Le P. Jacques Loiselet est né le 11 novembre 1924. Il a suivi ses études primaires et secondaires à Lesneven dans le Finistère, puis il est entré au noviciat de la Compagnie de Jésus le 6 octobre 1941 à Laval. Après le juvénat et la philosophie, il a entrepris des études de médecine à Lyon de 1947 à 1953. Ensuite, de 1953 à 1957, il a fait ses études de théologie à Fourvière et il est ordonné prêtre le 31 juillet 1956 à Lyon. En 1963, il a obtenu un doctorat en chimie biologique.
Il était destiné à rejoindre les jésuites qui travaillent en Chine et c’est pour cela qu’il a appris le chinois, mais les événements politiques n’ont pas permis que ce projet se réalise. Alors, il est envoyé au Liban en 1958, où il a enseigné pendant plus de 50 ans la biochimie à la Faculté de médecine de l’USJ et a fondé le Laboratoire de génétique dans lequel il a longtemps travaillé. Il est décédé dans son sommeil le 6 septembre, à la Résidence des jésuites à Beyrouth.
Témoignage d’une ancienne étudiante du P. Jacques Loiselet
De l’oiselet, il n’avait que la démarche sautillante, aussitôt qu’il se retrouvait devant un tableau, une craie à la main. Son regard était celui d’un rapace, à l’affût, vif, perçant et mobile… avec cette lueur au fond qui s’allumait pour s’émerveiller encore de la curiosité du monde… Et une couleur… Un matin, il avait dû boire du regard le bleu de l’Atlantique quand il épouse la Manche et il avait dû clore ses paupières pour y fixer pour toujours la nuance avant de tourner le dos à jamais à sa Bretagne…
Pour des centaines d’étudiants, il a été la douche froide qui les a sortis de leurs torpeurs adolescentes. Lancés à 17 ans, avec pour toutes munitions quelques innocentes notions de chimie, nous nous retrouvâmes au front, face à lui, qui maniait avec dextérité des molécules tentaculaires qui n’en finissaient pas de se ramifier et de s’enrouler, au point de nous asphyxier parfois au bout de nos nuits blanches. Beaucoup plus tard, quand j’ai pu l’appréhender loin de l’angoisse du jugement, il m’est arrivé de me demander ce qui avait poussé le jeune homme d’alors à tout abandonner pour s’installer ici, et partager nos années d’enfer sans faillir, ni ciller.
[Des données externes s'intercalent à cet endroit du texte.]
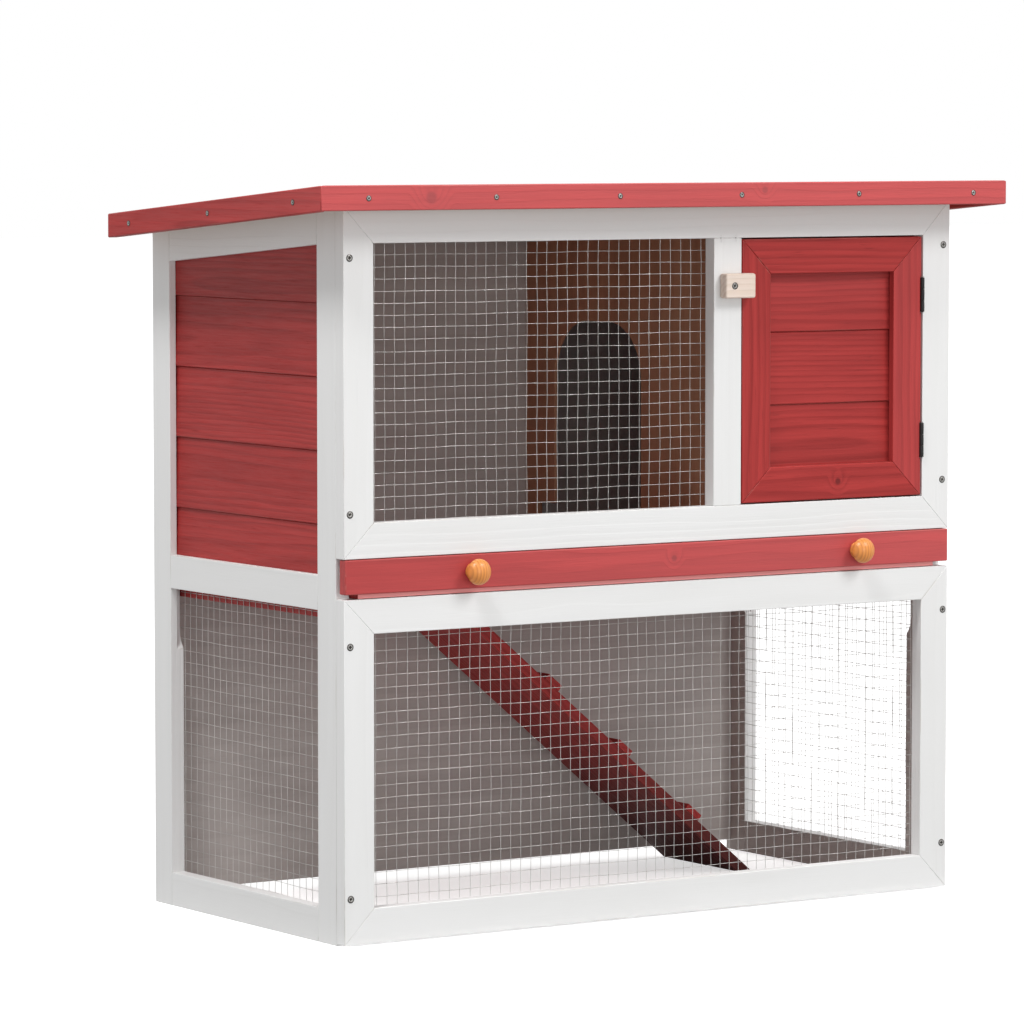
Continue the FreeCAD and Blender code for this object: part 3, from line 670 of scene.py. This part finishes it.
FRONT_SCREW = 0.0040
NAIL = 0.0031
BUTTON_SCREW = 0.0038
FRONTWARD = (0, -1, 0)


def frame_screws():
    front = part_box("upper_front_left_stile")[0].y
    heads, dark = [], []
    for middle, low, high in solid_middles("frame_screws"):
        centre = (middle.x, front - 0.0001, middle.z)
        *shape, shades = screw_head(centre, FRONTWARD, FRONT_SCREW, chance.uniform(0, 1.5))
        heads.append(shape)
        dark += shades
    piece("frame_screw_heads", *joined(heads), "frame_screws", wear_and_shade=dark)


def fascia_nails():
    parts, dark = [], []
    for middle, low, high in solid_middles("fascia_nails"):
        if high.y - low.y > high.x - low.x:
            centre, out = Vector((middle.x, low.y, middle.z)), FRONTWARD
        else:
            left = middle.x < 0
            centre = Vector((low.x if left else high.x, middle.y, middle.z))
            out = (-1, 0, 0) if left else (1, 0, 0)
        *shape, shades = screw_head(centre + Vector(out) * 0.0002, out, NAIL, recess=0.4)
        shank = lathe([(0.0011, -0.004), (0.0011, -0.0014)], centre, out, 20)
        parts += [shape, shank]
        dark += shades + [0.0] * len(shank[1])
    piece("fascia_nail_heads", *joined(parts), "fascia_nails", wear_and_shade=dark)


def button_screw(head):
    shank = lathe([(0.002, -0.022), (0.002, -0.0012)], head, FRONTWARD, 20)
    *shape, dark = screw_head(head, FRONTWARD, BUTTON_SCREW, 0.6, deep=0.0013)
    dark += [0.0] * len(shank[1])
    piece("turn_button_screw_shape", *joined([shape, shank]), "turn_button_screw", wear_and_shade=dark)


def knob_profile(long):
    """Radius and height along a turned knob: a flared foot, a neck, a belly and a domed end."""
    neck, neck_top = 0.0078, 0.0072
    belly, belly_top = 0.0140, 0.0117
    profile = [(0.0092, 0.0), (0.0092, 0.0012), (0.0080, 0.0030), (0.0074, 0.0052), (neck, neck_top)]
    for step in range(1, 11):
        turn = step * math.pi / 20
        height = neck_top + (belly_top - neck_top) * (1 - math.cos(turn))
        profile.append((neck + (belly - neck) * math.sin(turn), height))
    for step in range(1, 12):
        turn = step * math.pi / 24
        profile.append((belly * math.cos(turn), belly_top + (long - belly_top) * math.sin(turn)))
    profile.append((0.0002, long))
    return profile


def knobs():
    parts, grain = [], []
    for middle, low, high in solid_middles("tray_knobs"):
        foot = Vector((middle.x, high.y, middle.z))
        parts.append(lathe(knob_profile(high.y - low.y), foot, FRONTWARD, 48))
        for vert in parts[-1][0]:
            grain.append((vert.z - middle.z, vert.x - middle.x + 0.120, vert.y + 0.235))
    piece("tray_knobs_turned", *joined(parts), "tray_knobs", grain=grain)


def turn_button(button_low, button_high, head):
    """The latch block: rounded corners, softened rims and a countersunk hole for its screw."""
    face, back = button_low.y, button_high.y
    radius, steps = 0.0026, 6
    rows = ((0.0012, back), (0.0003, back - 0.0009), (0.0, back - 0.0022), (0.0, face + 0.0022),
            (0.0004, face + 0.0008), (0.0014, face))
    outline = []
    for sx, sz, start in ((1, 1, 0), (-1, 1, 90), (-1, -1, 180), (1, -1, 270)):
        cx = button_high.x - radius if sx > 0 else button_low.x + radius
        cz = button_high.z - radius if sz > 0 else button_low.z + radius
        for step in range(steps + 1):
            angle = math.radians(start + 90 * step / steps)
            outline.append((cx, cz, math.cos(angle), math.sin(angle)))
    verts = []
    count = len(outline)
    for inset, y in rows:
        verts += [(x + (radius - inset) * a, y, z + (radius - inset) * b) for x, z, a, b in outline]
    faces = bands(0, count, len(rows))
    sink = ((0.0044, face), (0.0040, face + 0.0004), (0.0040, face + 0.0022),
            (0.0024, face + 0.0026), (0.0024, back))
    first = len(verts)
    for ring, y in sink:
        for step in range(count):
            angle = 2 * math.pi * step / count
            verts.append((head.x + ring * math.cos(angle), y, head.z + ring * math.sin(angle)))
    faces += bands(first, count, len(sink))
    last = (len(rows) - 1) * count
    end = first + (len(sink) - 1) * count
    for step in range(count):
        after = (step + 1) % count
        faces.append([last + step, last + after, first + after, first + step])
        faces.append([end + step, end + after, after, step])
    grain = [(x - 3.1, z - button_low.z + 0.012, y - back + 0.034) for x, y, z in verts]
    smooth = []
    for corners in faces:
        depths = [verts[index][1] for index in corners]
        smooth.append(max(depths) - min(depths) > 1e-5)
    return piece("turn_button_block", verts, faces, "turn_button", smooth, grain, [0.0] * len(faces))


frame_screws()
fascia_nails()
low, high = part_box("turn_button_screw")
button_low, button_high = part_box("turn_button")
head = Vector(((low.x + high.x) / 2, button_low.y + 0.0005, (low.z + high.z) / 2))
button_screw(head)
knobs()
turn_button(button_low, button_high, head)


# ---------------------------------------------------------------- floor, light, camera

FLOOR_HALF = 30.0
CARD_LOW, CARD_HIGH, CARD_DEEP = (-0.42, -0.20), (0.42, 0.22), -0.004
SKY_FRONT, SKY_TOP, SKY_BELOW = 0.60, 0.46, 0.52
LIGHTS = (
    ("key", (1.35, -2.7, 3.3), (0.0, 0.0, 0.4), 1.5, 74.0),
    ("left", (-2.1, -0.9, 4.2), (-0.3, 0.0, 0.4), 1.1, 112.0),
    ("fill", (-0.4, -5.0, 0.9), (0.0, 0.0, 0.4), 1.4, 27.0),
)
LENS = 184.966
CAMERA_PLACE = (-3.2708, -4.8513, 0.8645)
CAMERA_DOWN, CAMERA_TURN = math.radians(4.2321), math.radians(33.4493)


def sheet(name, low, high, height, material):
    """A level rectangle."""
    corners = [(low[0], low[1], height), (high[0], low[1], height),
               (high[0], high[1], height), (low[0], high[1], height)]
    mesh = bpy.data.meshes.new(name)
    mesh.from_pydata(corners, [], [(0, 1, 2, 3)])
    mesh.materials.append(material)
    thing = bpy.data.objects.new(name, mesh)
    bpy.context.scene.collection.objects.link(thing)
    return thing


def floor():
    """A white floor that lights nothing by reflection, and a grey card just below it under the hutch."""
    reach = (FLOOR_HALF, FLOOR_HALF)
    thing = sheet("floor", (-FLOOR_HALF, -FLOOR_HALF), reach, 0.0, ground("pale_floor", 0.82, 0.74))
    thing.visible_diffuse = False
    thing.visible_glossy = False
    thing.visible_shadow = False
    card = sheet("flag", CARD_LOW, CARD_HIGH, CARD_DEEP, ground("grey_card", 0.72, 0.0))


def area_light(name, place, target, size, power):
    light = bpy.data.lights.new(name, "AREA")
    light.shape = "DISK"
    light.size = size
    light.energy = power
    thing = bpy.data.objects.new(name, light)
    bpy.context.scene.collection.objects.link(thing)
    thing.location = place
    thing.rotation_euler = (Vector(target) - Vector(place)).to_track_quat("-Z", "Y").to_euler()


def sky():
    """Soft white surroundings: bright behind and on the right, dimmer in front, above and below."""
    world = bpy.data.worlds.new("studio")
    bpy.context.scene.world = world
    s = Shader(world)
    look = s.add("TexCoord", out="Generated")
    behind = s.vector("DOT_PRODUCT", look, (0.80, 0.60, 0.0), out="Value")
    level = s.span(behind, -0.15, 0.80, SKY_FRONT, 1.0)
    high = s.vector("DOT_PRODUCT", look, (0.0, 0.0, 1.0), out="Value")
    level = s.add("Mix", {0: s.span(high, 0.25, 0.8), 2: level, 3: SKY_TOP})
    level = s.add("Mix", {0: s.span(high, -0.02, -0.30), 2: level, 3: SKY_BELOW})
    grey = s.add("CombineColor", {0: level, 1: level, 2: level})
    s.end(s.add("Background", {"Color": grey, "Strength": 1.0}), "OutputWorld")


def camera():
    lens = bpy.data.cameras.new("camera")
    lens.sensor_width = 36.0
    lens.lens = LENS
    lens.clip_end = 100.0
    thing = bpy.data.objects.new("camera", lens)
    bpy.context.scene.collection.objects.link(thing)
    thing.location = CAMERA_PLACE
    thing.rotation_euler = (math.pi / 2 - CAMERA_DOWN, 0.0, -CAMERA_TURN)
    bpy.context.scene.camera = thing


floor()
for light in LIGHTS:
    area_light(*light)
sky()
camera()
bpy.context.scene.view_settings.view_transform = "Standard"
Si, la semaine, il s’évertuait à faire de ses élèves des hommes et des femmes pour demain, le week-end, il chaussait ses souliers et arpentait son pays d’adoption du nord au sud, mais aussi en profondeur, participant avec ses amis du spéléoclub à la découverte des merveilles sous-terraines d’un pays qui s’autodétruisait en surface. Cette curiosité infinie, ce questionnement sans fin du pourquoi et du comment, l’ont guidé toute sa vie. Il avait ainsi embrassé les grandes découvertes du siècle passé, l’ADN de Watson et Crick, et le système immunitaire et sa merveilleuse complexité avec tous les questionnements vertigineux qui ont dû se poser à l’homme de foi qu’il était. Car oui, cet homme qui jonglait avec les nuances les plus pointues de la science, qui parlait de l’infiniment petit avec l’émerveillement d’un enfant qui réussit à démonter un jouet complexe, appartenait à ces hommes de foi d’antan, pour qui l’éducation et la culture multidisciplinaires étaient en soi une glorification de Dieu.
Enfin, il était le plus libanais des bretons et le plus breton des libanais. Taciturne et droit, il était fin observateur de la nature humaine. En 1989, quand enivrés par des promesses tonitruantes et illusoires de libération, nous séchions des cours pour manifester notre soutien à un homme, il nous avait finement conseillé de rester perdre notre temps sur les bancs de la faculté car cela nous serait plus utile au long terme. Reposez en Paix, mon Père, dans les bras du Seigneur.